His words stung. They were Planeswalkers, not gods, but in those first years there had not been much difference. The spark that had ignited in her heart had unlocked greater power than she could ever have imagined, making her immortal and virtually omnipotent, putting the endless ranks of the dead firmly under her command. She had walked the numberless planes of the Multiverse for decades, exerting her will, her whims, on worlds that were powerless to resist her. Only one thing, in those days, had seemed beyond the reach of her magic: undoing what she had done to Josu.
Then the Multiverse reshaped itself, robbing her—and every other Planeswalker—of the godlike power they once had wielded. Some called it the Mending, as if something broken had been repaired, but to Liliana, it seemed the opposite. It broke her beyond any hope of repair. She had spent decades working to regain even a fraction of the magical might she had lost, and it was not enough—not enough to keep death at bay. Josu had promised that they would be together in death, sharing his eternal pain, and Liliana would never let the icy claws of death fulfill that promise.
"You have not fallen so far," Liliana said, unable to keep the bitterness from her voice.
"You did not know me at my height. I have lost more power than you could learn in a dozen lifetimes."
"Then give me a hundred!" Liliana whirled on him. "Look at me, Bolas! I can feel death breathing down my neck."
"Perhaps that is because it has been such a close companion all these years."
"Not a companion, a tool.
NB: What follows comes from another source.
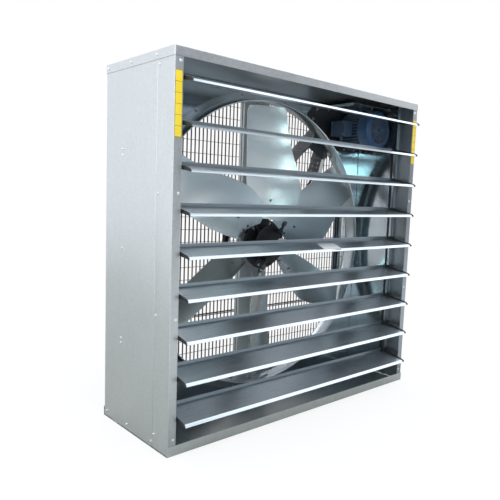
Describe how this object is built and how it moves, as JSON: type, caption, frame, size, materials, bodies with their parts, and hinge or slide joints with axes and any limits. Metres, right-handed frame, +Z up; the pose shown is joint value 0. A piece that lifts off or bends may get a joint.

Something to be inflicted on others, not embraced."
"I'm sure some of your old teachers would disagree." The floor rumbled with the dragon's amusement again. "Surely you learned from vampires when you went to Innistrad, studied with liches—the masters of necromancy. They would have you embrace death and move beyond it, not fear its approach."
As Nicol Bolas spoke, he lowered his head closer to Liliana's and turned so that she saw her face reflected in one huge, black eye—wrinkled and drawn, her beauty faded, the specter of death haunting her eyes, not too different from what she had seen in Josu's dead, black eyes all those years ago.
Liliana turned away. I am more than I seem, she reminded herself.
"A queen doesn't rule her people by being one of them," she said. "If I'd wanted to go down that path, I'd be on Innistrad right now, not here. So can you help me or not?"
"As I told you, I can put you in touch with the beings that can help you."
"Four demons, you said. And the cost is my soul, right? Payable upon my death?"
"It's not quite that simple."
"Of course not." Liliana sighed. "Nothing is ever simple with you, is it, Bolas?"
"On the contrary, many things that your mind can't even begin to fathom are quite simple to me."
She snorted. "Your modesty is truly breathtaking."
"A simple statement of fact, Liliana Vess. After all, you are merely human."
"'Once, we were gods.' I need that power back, Bolas. Power and youth and strength. Even if it costs my soul."
"Good." The dragon's breath was close, scalding the back of her neck. "But a soul isn't a trinket you can hand over to a demon, or an ember it can seize upon your death. You'll give up your soul, all right—because no one with a shred of soul could possibly undertake the tasks you will perform to pay off your debt."
Liliana tried to suppress a shudder.
"But why should that bother you," the dragon said, "after all that you have already done? You have studied with the greatest necromancers on all the planes. You slaughtered angels. And you bested the one who started you on this path. What did you call him? The Raven Man?"
Liliana nodded absently, thinking of her first encounter with the Raven Man, all those years ago, and the terrible events that followed. She had bested him, as the dragon said, but not killed him—not yet.
"Perhaps you have already given up your soul," Bolas said.
The prospect did bother her, Liliana realized with some surprise. Bolas was right. Since her first encounter with the Raven Man in the Caligo Forest, when she had embraced her power and let it steer her, her life had been one moral compromise after another, an inexorable slide into darkness. What was left that separated her from the wickedest villains in the Multiverse?
Just this moment, she thought, this one instant of hesitation.
Liliana turned and stared into the dragon's unblinking eye. "Let's get this over with."